- Measure would protect NCAA from future antitrust lawsuits
- Critics say the bill shouldn’t include antitrust exemptions
A House subcommittee on Tuesday advanced legislation that would cement a landmark NCAA settlement with student-athletes and reshape the future of college sports by granting the organization antitrust protections and overriding state pay rules.
Democratic and Republican lawmakers argued during a markup over an antitrust exemption in the “SCORE Act” (H.R. 4312) that would shield the NCAA from future lawsuits. The House Energy Subcommittee on Commerce, Manufacturing, and Trade approved the bill in a 12–11 party-line vote.
A full committee markup could come next week on the bill, which would define how college sports function nationwide. The bill has also been referred to the House Education and Workforce Committee.
Some Democratic lawmakers warned the bill would shield the NCAA from future legal challenges while offering athletes little recourse if the terms of the $2.8 billion court settlement over name, image, likeness, and student-athlete pay are violated.
The bill, sponsored by Rep. Gus Bilirakis (R-Fla.) and backed by seven Republicans and two Democrats, seeks to codify student-athletes’ rights to make name, image, and likeness agreements following the settlement. The deal is currently facing several appeals from objectors, some of whom say it violates Title IX and harms female athletes.
Sen. Maria Cantwell (D-Wash.), the top Democrat on the Senate Commerce Committee, and Rep. Michael Baumgartner (R-Wash.) called the bill a “power grab” by the wealthiest college conferences, in a letter sent Monday to Bilirakis urging him to pull the bill. The pair, wary of how the Pac-12 conference collapsed, warned the bill would further entrench inequality in college sports by financially straining smaller schools.
The bill would also preempt state laws on athlete NIL rights and prohibit college athletes from being classified as employees. The bill’s backers argued it’s necessary to bring uniformity to a fractured landscape and protect the long-term viability of college sports.
Subcommittee Democrats also pushed back on provisions that would offer the NCAA broad legal protections.
“There is no enforcement mechanism, there is no recourse right now for states or for individuals,” Rep. Lori Trahan (D-Mass.) said during the hearing. “It doesn’t feel pro-player to me, it doesn’t feel like this is an extension of athletes’ rights, it feels like we’re putting a couple of modest player protections into a bill.”
Rep. Russell Fry (R-S.C.) said during the markup that the antitrust exemption in the bill is conditional on compliance with the rest of the bill’s provisions and “is necessary to provide stability and clarity for the athletic ecosystem.” If schools face constant litigation, their budgets might shift and lead to cuts in non-revenue generating sports, Fry said.

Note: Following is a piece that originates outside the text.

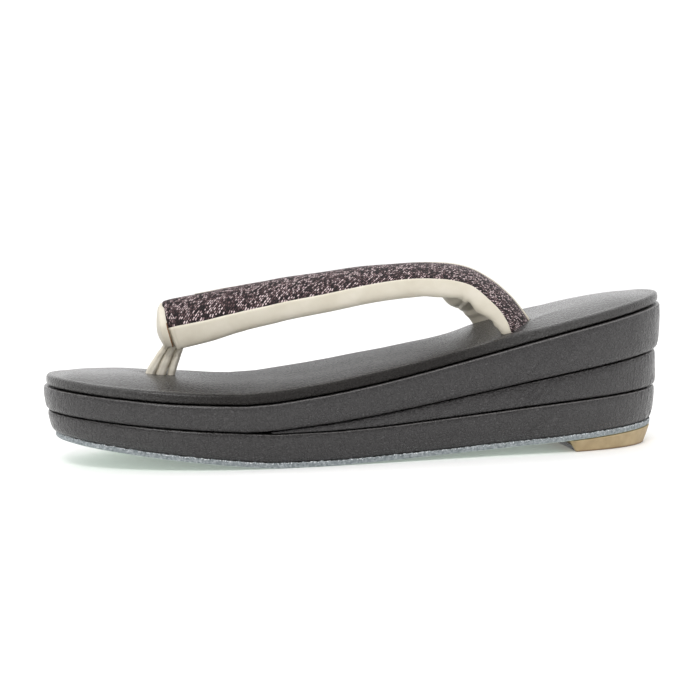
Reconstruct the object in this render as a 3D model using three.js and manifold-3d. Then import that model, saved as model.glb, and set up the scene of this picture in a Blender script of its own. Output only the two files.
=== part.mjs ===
// Zori sandal, right or left foot alike, standing on its forefoot and its heel lift.
// Millimetres, +Z up, toe towards -X, heel towards +X, floor at z = 0.
import * as THREE from "three";
import Module from "manifold-3d";

const wasm = await Module();
wasm.setup();

// Sole sizes
const LENGTH = 240;
const BALL_WIDTH = 82;
const HEEL_WIDTH = 69;
const BALL_AT = 0.33;
const HEEL_AT = 0.76;
const TOE_ROUNDNESS = 2.26;
const HEEL_ROUNDNESS = 2.23;
const CORE_HEIGHT = 56;
const TOE_SPRING = 11;
const HEEL_SPRING = 7.9;
const FLAT_FROM = 0.35;
const FLAT_TO = 0.43;
const OUTSOLE_THICKNESS = 2.2;
const WEDGE_FROM = 0.3;
const WEDGE_HEIGHT = 14.6;
const LIFT_FROM = 0.82;
const LIFT_INSET = 6;
const LIFT_CORNER = 6;

// Footbed sizes
const PAD_EDGE = 4.4;
const PAD_DOME = 3;
const PAD_DOME_RUN = 40;

// Strap sizes
const STRAP_FRONT = 43;
const STRAP_RUN = 137;
const STRAP_RISE = 34;
const STRAP_SPREAD = 25;
const STRAP_WIDTH = 20;
const STRAP_DEPTH = 8;
const STRAP_CROWN = 1.8;
const STRAP_SINK = 2.8;
const FACE_THICKNESS = 1;
const RIM = 1;

// Thong sizes
const BAND_WIDTH = 5;
const BAND_THICKNESS = 2;
const CORD_THICKNESS = 3.7;
const CORD_BREADTH = 6.4;
const CORD_SINK = 3.4;

// Clearance between pieces that lie on each other
const GAP = 0.3;

// Mesh density
const OUTLINE_STEPS = 34;
const ARM_STEPS = 3;

// Core thicknesses along the length, as shares of CORE_HEIGHT; at is a share of LENGTH
const CORE = [
  { at: 0, lower: 0.136, upper: 0.1625 },
  { at: 0.167, lower: 0.165, upper: 0.164 },
  { at: 0.333, lower: 0.192, upper: 0.182 },
  { at: 0.5, lower: 0.198, upper: 0.209 },
  { at: 0.667, lower: 0.216, upper: 0.246 },
  { at: 0.833, lower: 0.234, upper: 0.289 },
  { at: 1, lower: 0.236, upper: 0.325 },
];

// Edge shapes, bottom to top: inset from the outline in millimetres, up as a share of the layer
const OUTSOLE_EDGE = [
  { inset: 4.3, up: 0 },
  { inset: 3.9, up: 0.4 },
  { inset: 3.8, up: 1 },
];
const LOWER_EDGE = [
  { inset: 4.6, up: 0 },
  { inset: 3.5, up: 0.1 },
  { inset: 2.7, up: 0.35 },
  { inset: 2.2, up: 0.65 },
  { inset: 2.1, up: 0.88 },
  { inset: 3.1, up: 1 },
];
const WEDGE_EDGE = [
  { inset: 3.3, up: 0 },
  { inset: 2.2, up: 0.12 },
  { inset: 1.7, up: 0.5 },
  { inset: 1.8, up: 0.88 },
  { inset: 2.9, up: 1 },
];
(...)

He added that the preemption clause in the bill will prevent a patchwork of state laws on the issue, which he called “unsustainable.”
Bilirakis said the conditional nature of the antitrust exemption for individual schools is “an enforcement mechanism, as far as I’m concerned.”
Several Democratic amendments aimed at scaling back the antitrust shield or narrowing preemption were defeated or withdrawn for further discussion.